とはいえ日本酒造りに関わる家業を営んでいたわけでもなかったため、当初は作り手ではなく、なるべく酒づくりに近いところへ就職しようとしたのだとか。農業系や商社など様々トライを繰り返したものの、就職難の影響で芳しい結果は得られなかった。それならば県内の酒蔵にかたっぱしから問い合わせてみようと電話を掛けた一社目が、現在仕事をしている東北銘醸株式会社。見事合格を勝ち取った浅井さんは、蔵人として日本酒製造に携わることとなった。
■ 蔵人としての仕事
運命的に東北銘醸株式会社に入社した浅井さんも、今年で10年目。工程の全般に関わりつつ、主な仕事は酵母の管理だという。

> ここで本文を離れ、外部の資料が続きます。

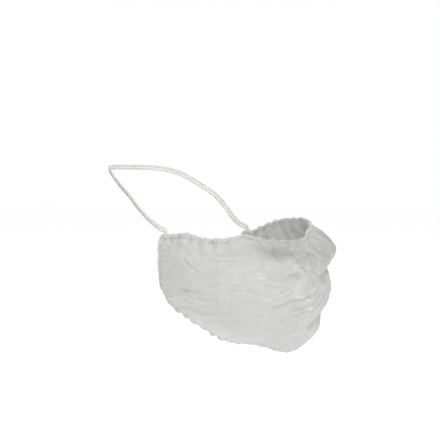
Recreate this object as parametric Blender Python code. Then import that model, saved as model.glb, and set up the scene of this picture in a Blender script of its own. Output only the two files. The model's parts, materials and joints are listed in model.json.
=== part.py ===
"""Disposable beard cover: a thin nonwoven pouch gathered on elastic, as worn.

Metres, +Z up. The wearer faces -Y, so the wearer's right side is at -X. The origin is on
the axis of the head, level with the corners of the jaw, where the lip hem ends. Azimuths
are in degrees round that axis, from the face forwards: positive towards the wearer's right.
"""

import math
from collections import namedtuple

import bmesh
import bpy
from mathutils import Vector

# The wearer's outline, which the cover's edges lie on
JAW_REACH = 0.0945
JAW_HALF_WIDTH = 0.0605
NECK_RADIUS = 0.0570
HEAD_BACK_REACH = 0.1030
HEAD_HALF_WIDTH = 0.0660
OUTLINE_POWER = 2.5

# The pouch
COVER_DROP = 0.0990
FRONT_SWELL = 0.0225
CLOTH_WALL = 0.0012
END_AZIMUTH = 98.5

# Its lower corners are rounded: the ends turn this far forwards below this share
CORNER_TURN = 9.0
CORNER_START = 0.78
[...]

「9月~4月の造りの時期はシフト制の勤務で、休みは酒造りのスケジュール合わせ。微生物等の管理や酒造りの現場作業と休みの両立が結構複雑で大変」と語る。「また、手で剥かなければならない果物は皮に微生物がいるので注意が必要。特に納豆は、麹室が納豆菌に汚染される恐れがあるため、日本酒造りにおいては絶対ダメです。他にも、香りの強いものは食べない、常に深爪くらいに整える、指先の感覚で作業をするので手あれがひどくならないようにケアする、いつも清潔を保つなど、蔵人として気を付けていることは色々あります」。
聞いているだけでは制約が色々あり大変そうという印象を持ってしまうが、やりたかったことを仕事にしているので、大した苦労ではないのだとか。
■ 14年目の山形暮らしで思うこと
雪とはあまり縁のない関東圏から山形に移住して14年目が経ち、山形での暮らしが合っていると感じているという浅井さん。
「ただ、雪は大変です。だから好きなのは、雪が降らない季節ですね」と笑う。
特に気に入っているのは、景色や温泉。夫婦でドライブが趣味という浅井さんは、酒づくりの季節以外は県内の様々な場所を車で訪れるという。そして帰り際に「ちょっと温泉でも寄ろうか」と言えるほど、あちこちに温泉があることがとても嬉しいのだとか。
■ 移住を考えている人へのメッセージ
進学そして就職と、山形に移住してきたのはある意味人生の流れだった浅井さん。しかし、今でもこの地に暮らし続けているのは、住み始めてから触れた山形の魅力のおかげだという。
「自然豊かで食べ物がおいしく、日本酒が根付いていて、そして温泉もある。例えば県内の温泉地を全部巡ろうと思えば、いくら時間がかかるかわかりません。自分なりに楽しもうと思えばいくらでも楽しめる場所が山形だと思います。だからこそ、もし何か少しでも琴線に触れるものがあれば、試しに一度来てみてほしい。来てから初めてわかる魅力もあるので、とにかく気になるなら是非山形を訪れてみて」、と浅井さんは言う。
最後に、浅井さんが仕事をする東北銘醸株式会社のおすすめの銘柄を聞いてみた。
「初孫 純米吟醸酒 魔斬(まきり)シリーズですね。大学生の頃に飲んで、その美味しさに衝撃を受けました。すっきりとした辛口でとても飲みやすいです」。
移住者ながら日本酒づくりに情熱的に関わる浅井さん。是非山形を訪れて、県産の日本酒に、そして魅力あふれる山形の人に直に触れてみてはいかが。